Alfy should be the first to go

Carl-21 said...

Wait just a second. We all sit here and say Alfie should go and Spezza's an idiot and Hasek should move and we most because of this and that...

How the hell do any of us know what it takes to win a Stanley Cup? Have we ever hoisted the thing? We sit here and call in to radio shows and blast our General Manager because he explained his thought process in making his deals over the past year, months after it has gone wrong. "We need this and we need that..." Shut up, all of us! We've never won a Stanley Cup as fans so why do we sit here and think we know the Sens are missing to do it? What are basing these revelations on? Nothing.

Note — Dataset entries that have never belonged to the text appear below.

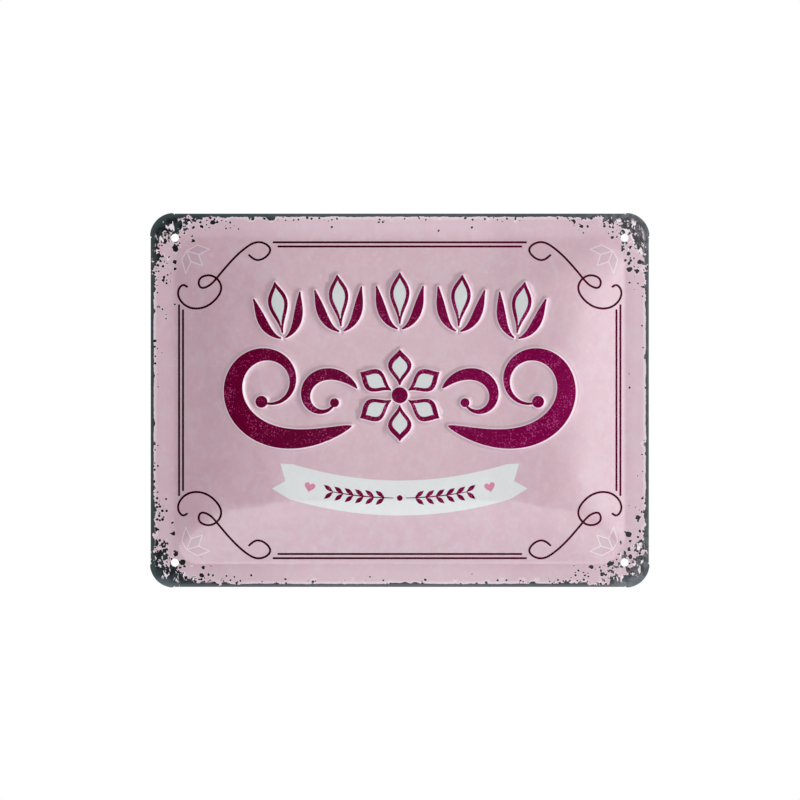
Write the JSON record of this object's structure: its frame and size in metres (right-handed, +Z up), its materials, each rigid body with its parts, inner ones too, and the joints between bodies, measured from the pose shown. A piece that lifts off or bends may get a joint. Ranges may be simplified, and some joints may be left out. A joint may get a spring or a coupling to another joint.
{
  "type": "tin sign",
  "caption": "Landscape tin wall sign: one thin steel sheet with a raised field, pressed scroll and flower relief, hemmed sides and pierced corner tabs.",
  "frame": {"origin": "centre of the four nail holes, in the plane of the rim's back face", "axes": "+X to the right as the sign is read, +Z up, and the printed front looks along -Y"},
  "size_m": [0.2, 0.005, 0.15],
  "materials": {
    "printed_tinplate": "gloss"
  },
  "bodies": {
    "root": {"sign_sheet": "printed_tinplate"}
  },
  "joints": []
}
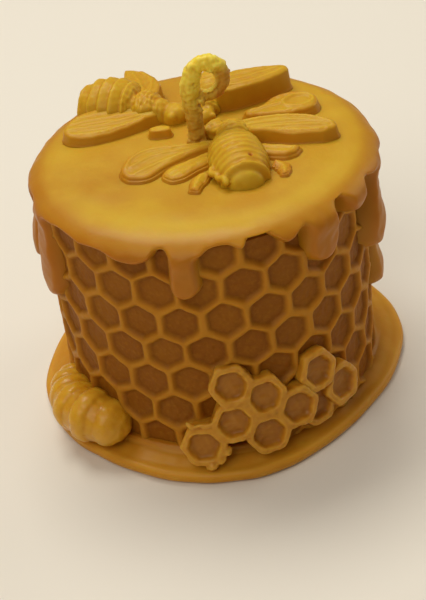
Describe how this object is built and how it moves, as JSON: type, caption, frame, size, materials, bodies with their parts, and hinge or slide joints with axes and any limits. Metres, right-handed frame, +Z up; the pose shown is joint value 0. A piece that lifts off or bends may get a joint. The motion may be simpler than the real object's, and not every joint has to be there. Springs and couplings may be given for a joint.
{
  "type": "moulded pillar candle",
  "caption": "Short pillar candle with a honeycomb wall, dripping wax cap, relief bees around a looped wick, broken comb and a ribbed hive on a spread foot.",
  "frame": {"origin": "centre of the foot's flat underside, on the axis of the drum", "axes": "+Z up the candle along the wick; -Y is the front, the side the front bee's tail and the loose comb face; +X to the right seen from the front"},
  "size_m": [0.0689, 0.0688, 0.0649],
  "materials": {
    "golden_wax": "satin golden beeswax, slightly translucent",
    "drum_wax": "satin amber-brown beeswax, slightly translucent",
    "comb_wax": "satin honey-coloured beeswax, slightly translucent",
    "waxed_cotton": "braided cotton soaked in wax"
  },
  "bodies": {
    "root": {"foot": "drum_wax", "honeycomb_drum": "drum_wax", "drip_cap": "golden_wax", "front_bee_body": "golden_wax", "front_bee_left_forewing": "golden_wax", "front_bee_left_hindwing": "golden_wax", "front_bee_right_forewing": "golden_wax", "front_bee_right_hindwing": "golden_wax", "front_bee_left_leg": "golden_wax", "front_bee_right_leg": "golden_wax", "left_bee_body": "golden_wax", "left_bee_near_wing": "golden_wax", "left_bee_far_wing": "golden_wax", "left_bee_leg": "golden_wax", "rear_bee_body": "golden_wax", "rear_bee_forewing": "golden_wax", "rear_bee_hindwing": "golden_wax", "front_comb": "comb_wax", "side_comb": "comb_wax", "ribbed_hive": "golden_wax", "wick": "waxed_cotton"}
  },
  "joints": []
}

The simple fact of the matter is that more than half the teams make the playoffs in the NHL and this is the damn hardest trophy in the world to win. Maybe massive changes AREN'T needed to our lineup to win it. This isn't a fantasy hockey league here, people. The Sens are very close to winning this trophy every year based on what management has put together, so why do we think we can do better?

Anonymous said...

You know,

Hearing Muckler's comments, I believe him and his comparison to the Oilers. I happen to have an Oilers pennant and hockey stick, both signed by the entire 1981 team. The owner of the stick was a family friend, Curt Brackenbury, ever heard of him? Didn't think so. He was let go in 1982. With Oilers mania going on these days, I looked at the signatures from 1981. All the big names were there as well, Gretzky, Anderson, Fuhr, Coffee on and so on. Did they win the Cup?in 1981 or 1982? No. And they didn't win the next year either. But in 1984 they did win, and then they were the best and became a dynasty. Could you imagine if the fans or the GM bailed on that team? Disaster, opportunity lost. Have faith guys, to win it all you have to taste defeat, and build ambition and desire, nothing worthwhile comes easy. This team is the best, they just need the best effort and support.